Tesla's stock is wearing a robot halo
Piper Sandler’s latest take on Tesla is basically: the market is paying for the cars, and getting Optimus for free. That’s a spicy way of saying the firm still sees plenty of upside in Tesla’s long-term robot and autonomy ambitions, even if the company’s day-to-day business is still very much an EV story.
Why investors should care
If you own TSLA, you already know the stock doesn’t trade like a normal automaker. It trades like a bundle of moonshots stapled together with a battery pack.
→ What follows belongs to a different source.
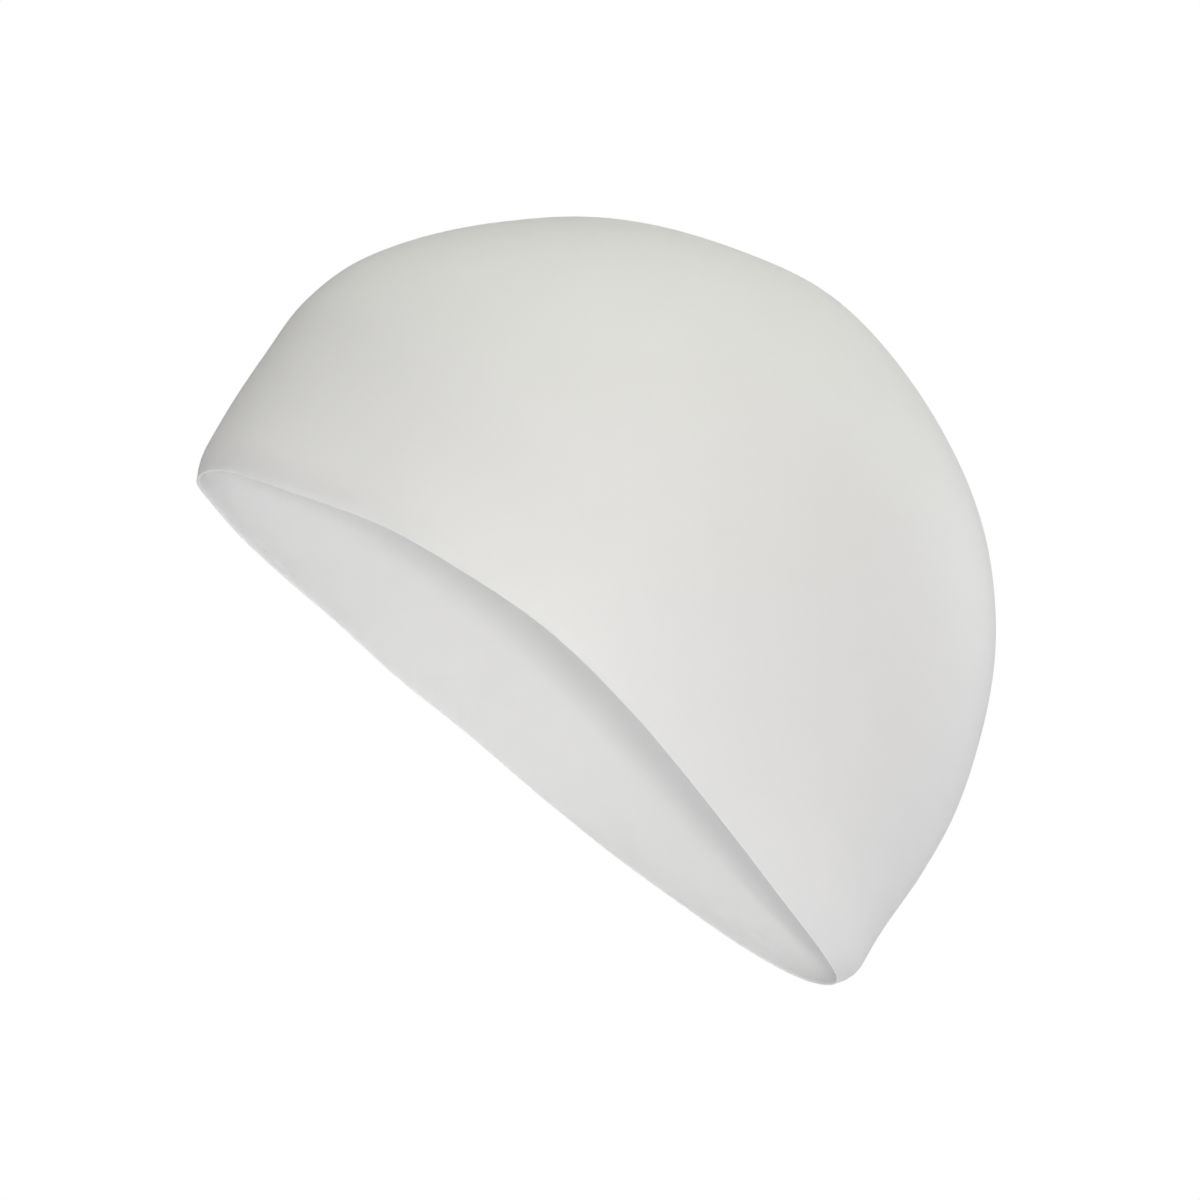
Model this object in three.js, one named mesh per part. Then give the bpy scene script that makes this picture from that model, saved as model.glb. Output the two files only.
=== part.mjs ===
// Swim cap: one thin skin of moulded silicone, in the form that it has when it fills out over a head.
// Millimetres, +Z up. The front is at -Y, the back at +Y, and the wearer's right is at -X.
// The origin is the inside of the crown's top, where the cap sits on the head.
import * as THREE from "three";

// Driving sizes
const WALL = 0.7; // thickness of the silicone
const CROWN_HEIGHT = 128; // from the ends of the rim up to the top of the crown, outside
const FRONT_REACH = 105.5; // from the line over the ears forward to the front end of the rim
const BACK_REACH = 88.5; // from the line over the ears to the back end of the rim
const HALF_BREADTH = 76; // from the middle out to the side of the rim
const CROWN_LEAD = 5; // how far the top of the crown stands ahead of the line over the ears
const SIDE_LIFT = 6.5; // how far the rim rises over the ear
const FRONT_TUCK = 3; // how far the edge turns in at the front end
const BACK_TUCK = 1.5; // how far the edge turns in at the back end
const TUCK_HEIGHT = 7; // height of the stretch that turns in

// Plain shares
const LIP_ROUND = 0.4; // how far the rounded edge stands below its two corners, as a share of the wall
const PINCH = 0.09; // how much the rim draws in between its ends and its sides, from an oval
const PINCH_FADE = 1.5; // power by which the pinch fades with height
const LEAD_POWER = 4; // power by which the crown's lead builds up with height

// How full the wall is by height. The degrees climb a quarter ellipse from the rim to the top, and each
// share multiplies the reach that the ellipse has there, at the back, the front and the sides.
const FULLNESS = [
  { degrees: 0, back: 1, front: 1, side: 1 },
  { degrees: 7, back: 1.04, front: 0.99, side: 1.03 },
  { degrees: 15, back: 1.09, front: 1.01, side: 1.07 },
  { degrees: 22, back: 1.145, front: 1.03, side: 1.09 },
  { degrees: 30, back: 1.175, front: 1.045, side: 1.11 },
  { degrees: 45, back: 1.15, front: 1.075, side: 1.15 },
  { degrees: 60, back: 1.105, front: 1.07, side: 1.15 },
  { degrees: 75, back: 0.835, front: 0.955, side: 1.17 },
  { degrees: 90, back: 0.87, front: 0.745, side: 1.15 },
];

// How far the rim has risen, as a share of the side lift, by the angle round from the front
const RIM_RISE = [
  { degrees: 0, share: 0 },
  { degrees: 15, share: -0.08 },
  { degrees: 30, share: -0.02 },
  { degrees: 45, share: 0.2 },
  { degrees: 60, share: 0.46 },
  { degrees: 75, share: 0.8 },
  { degrees: 90, share: 1.08 },
  { degrees: 105, share: 0.98 },
  { degrees: 120, share: 0.88 },
  { degrees: 135, share: 0.6 },
  { degrees: 150, share: 0.36 },
  { degrees: 165, share: 0.22 },
  { degrees: 180, share: 0 },
];

// Mesh fineness
const STEPS_AROUND = 64;
const TUCK_ROWS = 3; // rows of facets in the stretch that turns in
const WALL_ROWS = 21; // rows of facets from there to the top
const NUDGE = 1e-4; // radians between two points that give a slope of the surface

const TOP = Math.PI / 2; // climb at the top of the crown

// Slope of a table's column at one row, from the rows on both sides of it. The last row lies flat, because
// the cap carries on alike behind it, and so does the first where startsFlat says so.
function slopeAt(table, column, row, startsFlat) {
  if (row === table.length - 1 || (row === 0 && startsFlat)) return 0;
  const before = table[Math.max(row - 1, 0)];
  const after = table[row + 1];
  return (after[column] - before[column]) / (after.degrees - before.degrees);
}

// Value of a column at an angle, on a smooth cubic through the rows
function readTable(table, column, angle, startsFlat = false) {
  const at = THREE.MathUtils.clamp(THREE.MathUtils.radToDeg(angle), 0, table.at(-1).degrees);
  let row = 0;
  while (row < table.length - 2 && at > table[row + 1].degrees) row += 1;
  const low = table[row];
  const high = table[row + 1];
  const span = high.degrees - low.degrees;
  const t = (at - low.degrees) / span;
  const lowSlope = slopeAt(table, column, row, startsFlat) * span;
  const highSlope = slopeAt(table, column, row + 1, startsFlat) * span;
  return (
    low[column] * (2 * t ** 3 - 3 * t ** 2 + 1) +
    lowSlope * (t ** 3 - 2 * t ** 2 + t) +
    high[column] * (3 * t ** 2 - 2 * t ** 3) +
    highSlope * (t ** 3 - t ** 2)
  );
}

// Height of the rim's outer corner at an angle round from the front
function rimHeight(turn) {
  const fromFront = Math.acos(Math.cos(turn));
  const rise = SIDE_LIFT * readTable(RIM_RISE, "share", fromFront, true);
  return WALL - CROWN_HEIGHT + LIP_ROUND * WALL + rise;
}

// Point on the outside: turn goes round from the front, climb goes up from the rim to the top
function outerPoint(turn, climb) {
  const ahead = Math.cos(turn);
  const aside = Math.sin(turn);
  const frontShare = (1 + ahead) / 2;
  const backFull = BACK_REACH * readTable(FULLNESS, "back", climb);
  const frontFull = FRONT_REACH * readTable(FULLNESS, "front", climb);
  const reach = THREE.MathUtils.lerp(backFull, frontFull, frontShare);
  const breadth = HALF_BREADTH * readTable(FULLNESS, "side", climb);
  const pinch = PINCH * (1 - Math.sin(climb)) ** PINCH_FADE;
  const plan = Math.cos(climb) * (1 - pinch * (2 * ahead * aside) ** 2);

  const rim = rimHeight(turn);
  const height = rim + (WALL - rim) * Math.sin(climb);
  const untucked = Math.min((height - rim) / TUCK_HEIGHT, 1);
  const endTuck = THREE.MathUtils.lerp(BACK_TUCK, FRONT_TUCK, frontShare) * ahead ** 2;
  const tuck = endTuck * (1 - untucked) ** 2;
  const behindCrown = CROWN_LEAD * (1 - Math.sin(climb) ** LEAD_POWER);
  return new THREE.Vector3(
    aside * (plan * breadth - tuck),
    behindCrown - ahead * (plan * reach - tuck),
    height,
  );
}

// Point on the inside: one wall in from the outside, square to it
function innerPoint(turn, climb) {
  const outer = outerPoint(turn, climb);
  const along = outerPoint(turn + NUDGE, climb).sub(outerPoint(turn - NUDGE, climb));
  const up = outerPoint(turn, climb + NUDGE).sub(outer);
  const outward = along.cross(up).normalize();
  return outer.addScaledVector(outward, -WALL);
}

// Climb of each row of points below the top, close together where the edge turns in
function rowClimbs() {
  const tuckTop = Math.asin(TUCK_HEIGHT / CROWN_HEIGHT);
  const climbs = [];
  for (let row = 0; row < TUCK_ROWS; row += 1) climbs.push((tuckTop * row) / TUCK_ROWS);
  for (let row = 0; row < WALL_ROWS; row += 1) {
    climbs.push(tuckTop + ((TOP - tuckTop) * row) / WALL_ROWS);
  }
  return climbs;
}

// Closed skin: down the inside from the top, round the edge and up the outside
function shellGeometry() {
  const climbs = rowClimbs();
  const rings = [];
  const addRing = (pointAt) => {
    const ring = [];
    for (let step = 0; step < STEPS_AROUND; step += 1) {
      ring.push(pointAt((2 * Math.PI * step) / STEPS_AROUND));
    }
    rings.push(ring);
  };
  for (const climb of climbs.toReversed()) addRing((turn) => innerPoint(turn, climb));
  addRing((turn) => {
    const edge = outerPoint(turn, 0).lerp(innerPoint(turn, 0), 0.5);
    return edge.setZ(edge.z - LIP_ROUND * WALL);
  });
  for (const climb of climbs) addRing((turn) => outerPoint(turn, climb));

  const points = rings.flat();
  const innerTop = points.push(new THREE.Vector3(0, 0, 0)) - 1;
  const outerTop = points.push(new THREE.Vector3(0, 0, WALL)) - 1;
  const lastRing = (rings.length - 1) * STEPS_AROUND;
  const faces = [];
  for (let step = 0; step < STEPS_AROUND; step += 1) {
    const next = (step + 1) % STEPS_AROUND;
    faces.push(innerTop, next, step);
    for (let low = 0; low < lastRing; low += STEPS_AROUND) {
      const high = low + STEPS_AROUND;
      faces.push(low + step, low + next, high + step);
      faces.push(low + next, high + next, high + step);
    }
    faces.push(lastRing + step, lastRing + next, outerTop);
  }

  const geometry = new THREE.BufferGeometry().setFromPoints(points);
  geometry.setIndex(faces);
  geometry.computeVertexNormals();
  return geometry;
}

const silicone = new THREE.MeshStandardMaterial({ color: "#dedfda", roughness: 0.55, metalness: 0 });

const capShell = new THREE.Mesh(shellGeometry(), silicone);
capShell.name = "cap_shell";

const cap = new THREE.Group();
cap.add(capShell);

export default cap;
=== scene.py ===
"""Looks of a swim cap: one thin skin of satin silicone, filled out as over a head and seen from below.

Metres, +Z up. The front is at -Y, the back at +Y, and the wearer's right, which the camera sees, is at -X.
"""

import math
from collections import namedtuple

import bpy
import numpy as np
from mathutils import Matrix, Vector


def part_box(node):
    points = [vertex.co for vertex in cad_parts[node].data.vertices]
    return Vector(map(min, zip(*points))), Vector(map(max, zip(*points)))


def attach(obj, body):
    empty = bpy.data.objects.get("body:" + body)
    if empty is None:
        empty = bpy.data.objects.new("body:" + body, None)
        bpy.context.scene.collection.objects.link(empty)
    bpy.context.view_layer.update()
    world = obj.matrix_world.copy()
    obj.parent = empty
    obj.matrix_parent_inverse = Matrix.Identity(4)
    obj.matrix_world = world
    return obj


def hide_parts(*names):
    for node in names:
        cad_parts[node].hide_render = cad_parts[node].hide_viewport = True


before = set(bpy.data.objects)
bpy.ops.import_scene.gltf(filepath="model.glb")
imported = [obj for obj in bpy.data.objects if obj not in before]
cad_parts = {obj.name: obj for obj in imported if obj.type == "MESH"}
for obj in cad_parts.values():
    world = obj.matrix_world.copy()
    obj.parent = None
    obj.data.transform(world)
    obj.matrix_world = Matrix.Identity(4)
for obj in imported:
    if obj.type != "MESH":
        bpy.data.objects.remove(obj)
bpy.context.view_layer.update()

# How full the wall is by height. The degrees climb a quarter ellipse from the rim to the top, and each
# share multiplies the reach that the ellipse has there, at the back, the front and the sides.
FULLNESS = {
    "degrees": (0, 7, 15, 22, 30, 45, 60, 75, 90),
    "back": (1, 1.04, 1.09, 1.145, 1.175, 1.15, 1.105, 0.835, 0.87),
    "front": (1, 0.99, 1.01, 1.03, 1.045, 1.075, 1.07, 0.955, 0.745),
    "side": (1, 1.03, 1.07, 1.09, 1.11, 1.15, 1.15, 1.17, 1.15),
}
# How far the rim has risen, as a share of the side lift, by the angle round from the front
RIM_RISE = {
    "degrees": (0, 15, 30, 45, 60, 75, 90, 105, 120, 135, 150, 165, 180),
    "share": (0, -0.08, -0.02, 0.2, 0.46, 0.8, 1.08, 0.98, 0.88, 0.6, 0.36, 0.22, 0),
}
SIDE_LIFT = 0.0508  # how far the rim rises over the ear, as a share of the crown's height
LOWEST_DIP = 0.0024  # how far the rim's lowest stretches lie below the crown's height, as a share of it
CROWN_LEAD = 0.0391  # how far the crown's top stands ahead of the ears, as a share of the crown's height
LEAD_POWER = 4  # power by which that lead builds up with height
FRONT_TUCK = 0.0284  # how far the edge turns in at the front end, as a share of the front reach
BACK_TUCK = 0.0169  # how far the edge turns in at the back end, as a share of the back reach
TUCK_HEIGHT = 0.0547  # height of the stretch that turns in, as a share of the crown's height
LIP_ROUND = 0.4  # how far the rounded edge stands below its two corners, as a share of the wall
PINCH = 0.09  # how much the rim draws in between its ends and its sides, from an oval
PINCH_FADE = 1.5  # power by which the pinch fades with height

# Mesh fineness
STEPS_AROUND = 256
WALL_ROWS = 96  # rows of facets from the rim to the top, on each side of the wall
LIP_ROWS = 8  # rows of facets round the edge
NUDGE = 1e-4  # radians between two points that give a slope of the surface
WIDEST_BELOW = 60  # degrees of climb below which the wall stands at its widest
CLIMBS_TRIED = 481  # climbs up to there at which the widest one is looked for

# Noises on the silicone, with their grains to the metre and how many finer layers they add
Noise = namedtuple("Noise", "grains layers")
CLOUDS = Noise(16, 2)
MOTTLE = Noise(500, 3)
WAVES = Noise(30, 1)
SKIN = Noise(2500, 2)
NOISE_LOW = 0.3  # nearly all of a noise lies between these two
NOISE_HIGH = 0.7

# Silicone, with depths in metres
DARKER_TONE = (0.79, 0.79, 0.785, 1)
LIGHTER_TONE = (0.81, 0.81, 0.805, 1)
SATIN_ROUGHNESS = (0.5, 0.6)
WAVE_DEPTH = 0.00015
SKIN_DEPTH = 0.000012
REFRACTION = 1.41
LIGHT_REACH = 0.0025  # how deep light spreads in the skin
REACH_BY_COLOUR = (1, 1, 1)  # red, green and blue spread alike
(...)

Piper’s view reinforces that setup: Tesla’s valuation is being justified less by today’s vehicle business and more by optionality around humanoid robots, self-driving software, and whatever Elon Musk decides to tease next.
The Optimus factor
Here’s the core idea, translated from analyst-speak:
- Tesla’s current share price leaves room for the Optimus robot business to add value later
- The market may already be assigning most of Tesla’s worth to EVs and autonomy
- If Optimus turns into a real product with real demand, the upside could get weirdly large, fast
That’s the kind of thesis Wall Street loves because it sounds futuristic and impossible to model, which is basically catnip for momentum investors.
Big picture
This is less about a fresh product milestone and more about how bulls are still framing Tesla: not as a car company, but as a tech platform with a side hustle in transportation. If Piper is right, the market is handing you the robot story on a free sample platter — the only catch is that the buffet is still years away from being served.